Friday, July 2, 2010

Continuation-Passing Mnemonics

Learning to construct continuations can be tough. It’s easy to state how they work: they facilitate tail recursion by recursively passing the remainder of a computation. But it can be a lot harder to actually get one working from scratch. I won’t discuss continuations further here; there are lots of good discussions online and in books. What I want to show here is a simple mnemonic block of code I use to remember how to write a continuation. It can help prevent that “deer in the headlights” look when asked for a continuation example by a friend, at a job interview, or when staring into the monitor at 1 a.m., lol.

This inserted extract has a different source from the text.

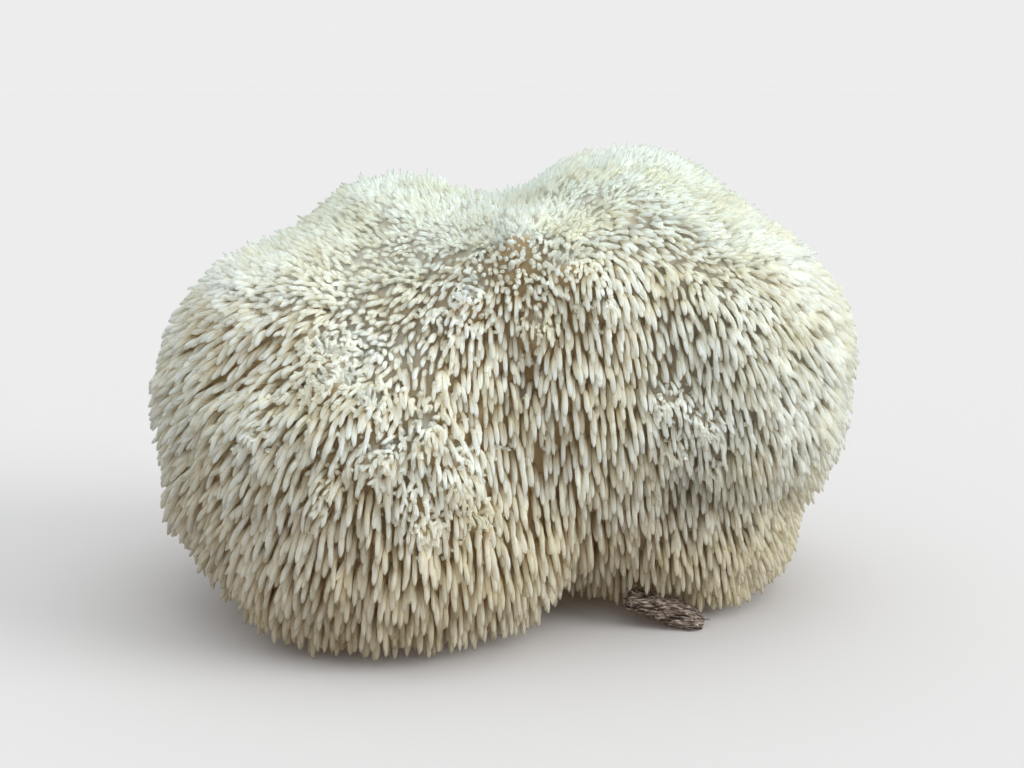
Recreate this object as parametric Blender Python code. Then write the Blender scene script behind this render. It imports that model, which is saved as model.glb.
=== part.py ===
"""A lion's mane mushroom, cut from its tree and standing on the cut, with a chip of bark at its foot.

The fruiting body grew as one piece, so it is one solid. Its surface here is the smooth outer shape that the
tips of its hanging spines reach. Lobes that run into each other are laid out as ellipsoids, fused, smoothed
and cut off flat at the bottom. The chip is a loose shard of bark that the foot grew round.

Frame: metres, +Z up, the front towards -Y, the origin on the resting plane under the middle of the whole object.
"""

import math

import bmesh
import bpy
from mathutils import Matrix, Vector

MM = 0.001

# The lobes of the fruiting body: name, centre and half-widths, in millimetres, before they are fused.
LOBES = (
    ("heart", (0, 8, 62), (84, 64, 60)),
    ("left_shoulder", (-51, 2, 62), (54, 58, 51)),
    ("left_flank", (-57, -6, 42), (46, 50, 43)),
    ("left_brow", (-36, -24, 50), (55, 47, 44)),
    ("left_skirt", (-30, -26, 25), (54, 47, 36)),
    ("left_crown", (-31, 22, 88), (40, 51, 40)),
    ("right_crown", (38, 20, 92), (48.5, 55, 44)),
    ("right_shoulder", (61, 8, 76), (48, 54, 43)),
    ("right_cheek", (66, 4, 58), (41, 50, 35)),
    ("right_skirt", (52, 8, 25), (43, 45, 37)),
    ("face", (16, -11, 85), (50, 39, 38)),
    ("back", (2, 42, 66), (70, 46, 54)),
    ("back_left", (-46, 30, 42), (50, 50, 52)),
    ("back_right", (44, 32, 42), (52, 50, 54)),
    ("foot", (8, 36, 22), (56, 44, 40)),
)
ROUND_SEGMENTS = 48
ROUND_RINGS = 24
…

Most of the examples one sees involve using a continuation to provide tail recursion to a function requiring some operation on the results from two recursive calls. It’s probably because this covers the many of the simplest real life cases for which continuation-passing is needed. For example, here is the commonly-seen continuation-passing version of a function which computes a Fibonacci number. (As always, presented "as-is" and without warranty or implied fitness of any kind; use at your own risk.)

let fib n =
  let rec f n cont =
    match n with
    | 0 -> cont 0
    | 1 -> cont 1
    | n -> 
      f (n-2) (fun n2-> 
        f (n-1) (fun n1->
  f n (fun x->x)

But even this simple example can be a little intimidating, and a little difficult to remember, given that writing continuation-passing functions is not typically a frequent task. It is worthwhile committing the Fibonacci example to memory, but I’ve got an even simpler example that I can even use as a mnemonic to recall the Fibonacci (or tree, etc.) examples.

Here is my simpler example: computing the sum of the numbers from 1 to n. Of course, this a task for which continuation-passing, and even recursion, is not actually required; I use it as an example only because it is so simple to remember!

For reference, here is a naïve recursive implementation:

let rec sum0 = function
  | 1 -> 1
  | n -> n+(sum0 (n-1))

This one shows a typically-constructed continuation-passing version:

let sum1 n =
  let rec f n cont =
    match n with
    | 1 -> cont 1
    | n -> f (n-1) (fun n1->cont(n+n1))
  f n (fun x->x)   

And this one, the one I memorize, shows a continuation-passing version with the parameters in reverse order from that usually seen. For some reason I find it easier to understand this way; probably some psychological thing related to the recursive and continuation functions being side-by-side. (That, and the currying and use of the “function” construct make it look cleaner.)

let sum2 =
  let rec f cont = function
    | 1 -> cont 1
    | n -> f (fun n1->cont(n+n1)) (n-1) 
  f (fun x->x)   

Tests will show that the naïve version will overflow the stack past a certain value of n, while the other two do not. (As always when testing tail recursion, remember that tail call optimization is turned off in debug mode, so perform the tests in release mode.)

Remembering this simple example can make it easier to construct the more complex cases where continuation-passing is actually needed. In my ongoing parlance, this version, being simpler, appears more “fluent.” And it’s often easier when coding to first write a simple function or program, and then change it into a complex one incrementally, even if the initial, simple example bears little resemblance to the end result.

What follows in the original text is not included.